Yelp / MOE

A global, black box optimization engine for real world metric optimization.
Other
1.3k stars 139 forks source link

(Expected improvement not finite. Variance matrix may be singular) when num_to_sample > 1 #453

Open rkrav opened 8 years ago

rkrav commented 8 years ago

I'm posting the following JSON to gp/next_points/epi: {"domain_info": {"dim": 1, "domain_bounds": [{"max": 1.0, "min": 0.0}]}, "gp_historical_info": {"points_sampled": [{"value_var": 0.01, "value": 0.1, "point": [0.0]}, {"value_var": 0.01, "value": 0.2, "point": [1.0]}]}, "num_to_sample": 2} and it returns an error of

Expected improvement not finite. Variance matrix may be singular.

Is this expected behavior?

suntzu86 commented 8 years ago

I believe if you don't specify hyperparameters (starting to think we really should not have allowed users to do that), they all default to 1.0.

Your domain length is 1.0, so that means the GP predictor will look roughly like a straight line connecting the end points. When you try to find the best expected improvement for 2 simultaneous points, they'll both be out of bounds (and snapped back in bounds), which can cause the exact-EI computation to fail (when multiple points_to_sample are identical). They go out of bounds b/c the GP expects essentially 0 improvement from sampling inside the domain.

Setting the hyperparam length scale to say 0.1 should not have this issue.

But unless I'm missing something, that error comes from: https://github.com/Yelp/MOE/blob/97949e56c3851a5a232cc53b1e54643a5a1460b8/moe/optimal_learning/python/python_version/expected_improvement.py#L381 and should be handled here: https://github.com/Yelp/MOE/blob/97949e56c3851a5a232cc53b1e54643a5a1460b8/moe/views/gp_next_points_pretty_view.py#L145

So I'm confused as to why it would be failing outright...

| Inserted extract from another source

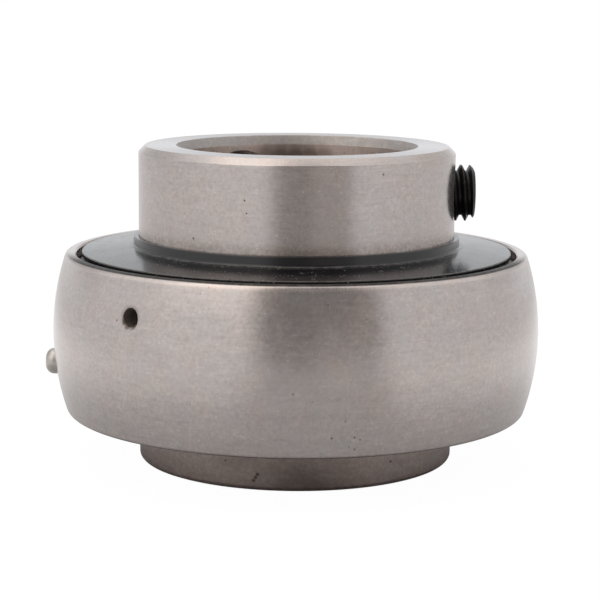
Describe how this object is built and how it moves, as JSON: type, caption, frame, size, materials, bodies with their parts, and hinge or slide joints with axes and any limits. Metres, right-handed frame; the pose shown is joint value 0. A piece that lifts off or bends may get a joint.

rkrav commented 8 years ago

What does this hyperparameter mean here? By scale, do you mean theta in the prior covariance function? I thought that was fit from the data a la empirical bayes..

Does this mean that proper operating procedure is to first call gp_hyper_opt, retrieve the fitted hyperparameters, and then pass them to gp_next_points?

suntzu86 commented 8 years ago

like

cov(x,y) = \alpha * exp(\sum_i={1..d} [-0.5 * (x[i] - y[i])^2 / L[i]^2] )

the hyperparameters are [\alpha, L[0], L[1], ..., L[d-1]]. Those are often labeled theta.

Answer to your last question is Yes :) Detail: Yeah these would be fit from the data. MOE offers that functionality through gp_hyper_opt. That is not built into get_next_points b/c you may not want to re-tune hyperparameters after every trial (b/c it's relatively expensive). So you have to specify hyperparam values o/w you end up with some very arbitrary defaults (1.0? I dont remember).

That said, keep a few things in mind:

robsmith11 commented 5 years ago

@suntzu86 's explanation makes sense, but I'm still getting the same error with the original example after adding the following to the request:

"covariance_info":{"covariance_type":"square_exponential","hyperparameters":[1.0,0.1]}

What else is required to perform multiple samples?